The author writes, "Guido's talk describes many elements of what makes it scale...The second piece is an enforced policy of having every single patch go through a code review process before you check anything in...And beyond that you have people paying attention to best practices such as consistent style, good unit testing, so on and so forth. (All of which are reinforced in the code review process.)"

I think he makes it clear that the reason developing from HEAD has worked at Google is because they have lots of processes to ensure success.

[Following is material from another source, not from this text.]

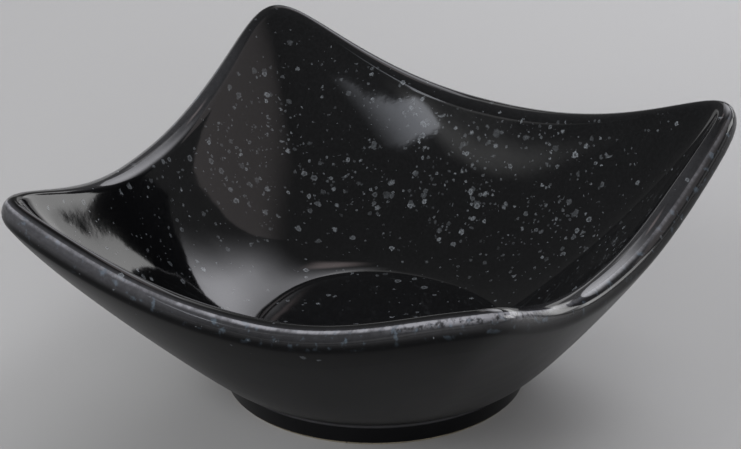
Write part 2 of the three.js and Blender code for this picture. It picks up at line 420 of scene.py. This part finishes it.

Exactly. There is an entire package of tools and development process which, combined, makes things work out. The fact that you need an entire package, and the difficulty of adopting multiple simultaneous changes to change how you work is one of the primary reasons that I do not recommend that organizations all rush out and adopt Google's strategy. There really is an all or nothing thing here.

As an illustration of the dragons that wait, what happens if someone adopts all of the tools and practices, but the product manager is still able to put real schedule pressure on developers. I guarantee that in the rush to finish features that anyone who holds up implementation with, "This code is crap and there is no way I'm approving it" will come under pressure to accept the crap code. And as soon as you cross that line, the entire strategy falls apart because, even though in theory you're following a good process, in practice you just lost a critical underpinning.


I've always thought the branch/no branch argument rested on a false dichotomy. How is an uncommitted patch in any way distinguishable from a branch? One could easily envision a case where it was easier to merge a branch than to merge a patch where two programmers are simultaneously working on the same HEAD code. Any working copy of the code is in effect a branch.